Since 2009, Boko Haram has used bombs, guns and kidnappings to further its goal of imposing its version of strict Islamic law in northeastern Nigeria.
While attacking a market town was nothing new for the group, many of the people who survived the attack reported a death toll far beyond anything the group inflicted before.
Amnesty International says as many as 2,000 people may have been killed. The Nigerian military insists only 150 people died. Local politicians have reported death tolls in the hundreds. Journalists and aid workers haven’t been able to access the town.
While the death toll remains uncertain, that Nigeria’s military was once again routed on its own soil was no surprise; the military has repeatedly been bested by Boko Haram since 2009, when the group escalated attacks on villages, towns and cities in the northeast.
Despite being among Africa’s largest militaries and having played important roles in peacekeeping missions during civil wars in Sierra Leone and Liberia, Nigeria’s armed forces have been unable to stop Boko Haram, which now has assumed complete control of some parts of the northeastern states of Adamawa and Borno.

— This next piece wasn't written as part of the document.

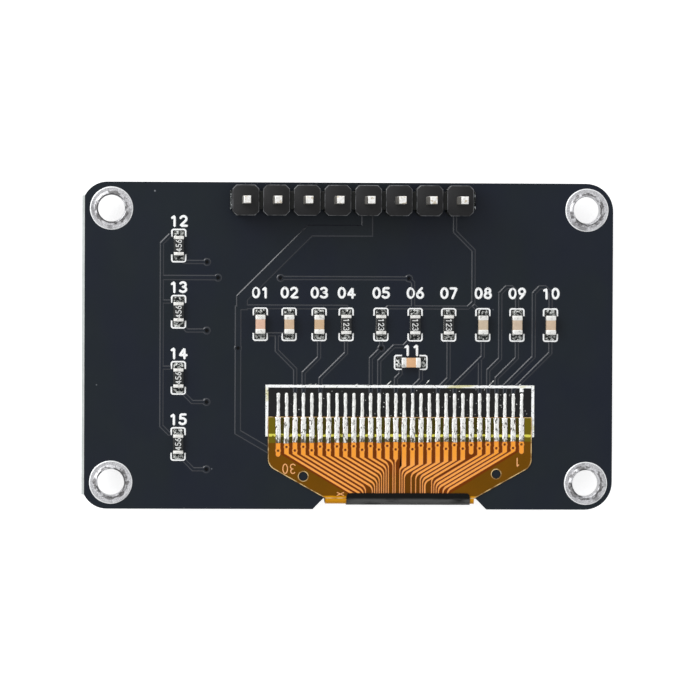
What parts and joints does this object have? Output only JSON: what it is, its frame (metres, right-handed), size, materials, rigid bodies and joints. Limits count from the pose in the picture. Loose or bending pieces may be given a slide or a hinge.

“There’s so many issues,” said Alkasim Abdulkadir, a Nigerian freelance journalist and security analyst, citing the lack of a unified command structure, poor equipment, low morale and allegations of corruption among commanders as key reasons behind the military’s failures.
On the military’s official blog, defense spokesman Maj. Gen. Chris Olukolade said 150 people died in the attack on Baga and that the military was mobilizing to retake the town. He declined to answer questions.
Military leaders’ proclamations of impending victory over Boko Haram have been at odds with the behavior of their soldiers. Dozens have faced courts-martials in the recent months for disobeying orders and, in one instance, firing on a commanding officer. Some have been handed death sentences.
In December online news outlet SaharaReporters published a letter from an army commander stationed in Borno, which encompasses Baga, saying that his men were underequipped and that high-ranking military officials were bilking the country of money meant to fight the war.
Complaints of a lack of equipment are nothing new for the military. In November, Nigeria’s ambassador to the U.S., Adebowale Ibidapo Adefuye, accused the Washington of refusing to sell Nigeria weaponry that would give it an edge over the fighters.
While the U.S. military has acknowledged training Nigerian troops and providing nonlethal aid, an April 2013 incident in Baga continues to hang over Nigeria’s military. Human Rights Watch said that Nigerian soldiers rampaged through the town after Boko Haram killed one of their men, burning 2,000 homes and killing 183 people.
The next month, Nigerian President Goodluck Jonathan, who is seeking re-election in a few weeks, declared a state of emergency in three northeastern states, sending in troops and giving them expanded powers to fight the insurgents.
But the troop surge wasn’t enough, nor are their tactics suitable for countering the well-armed fighters, who carry out guerrilla-style attacks in the northeast, said Andrew Noakes, coordinator of research group the Nigeria Security Network, which investigates insecurity in the country.
To carry out a counterinsurgency campaign, he said, Nigeria needs to send about 200,000 soldiers and police to the northeast as well as refrain from the type of rights abuses they were accused of in Baga. Right now, he estimates, there are only 30,000 to 40,000 troops fighting Boko Haram.
“The Nigerian army does not have sufficient armies deployed in the northeast of Nigeria to protect the civilian population,” Noakes said. “They’re not able to put enough soldiers on the ground in places like Baga.”
Meanwhile, the military’s strength has ebbed in the past few decades as the balance of state power in Nigeria has shifted from military generals to elected politicians.
Much of Nigeria’s early decades after its 1960 independence were consumed by military coups and countercoups. Since the restoration of democracy in 1999, leaders have found it necessary to starve the military as a way to protect their power, according to Bawa Abdullahi Wase, a security analyst and expert on Boko Haram.
“For the past 14 years, the Nigerian security has been underfunded. For the same past 14 years, they have been under-manpowered. For the past 14 years, they have really been without weaponry,” Wase said.
That Baga was targeted for such a thorough and brutal attack — survivors told of escaping in canoes across nearby Lake Chad — may be a consequence of the military’s inability to protect civilians in the northeast.
As the insurgency worsened, vigilante groups known as the Civilian Joint Task Force began forming across Borno. The civilian force in Baga was particularly effective, Abdulkadir said, and Boko Haram may have intended to send a message by wiping it out.
“I see it as part of a growing trend. The insurgents are getting more emboldened by the day,” he said. “Excepting if the Nigerian army changes its strategy, I see them replicating this attack in other parts of the northeast.”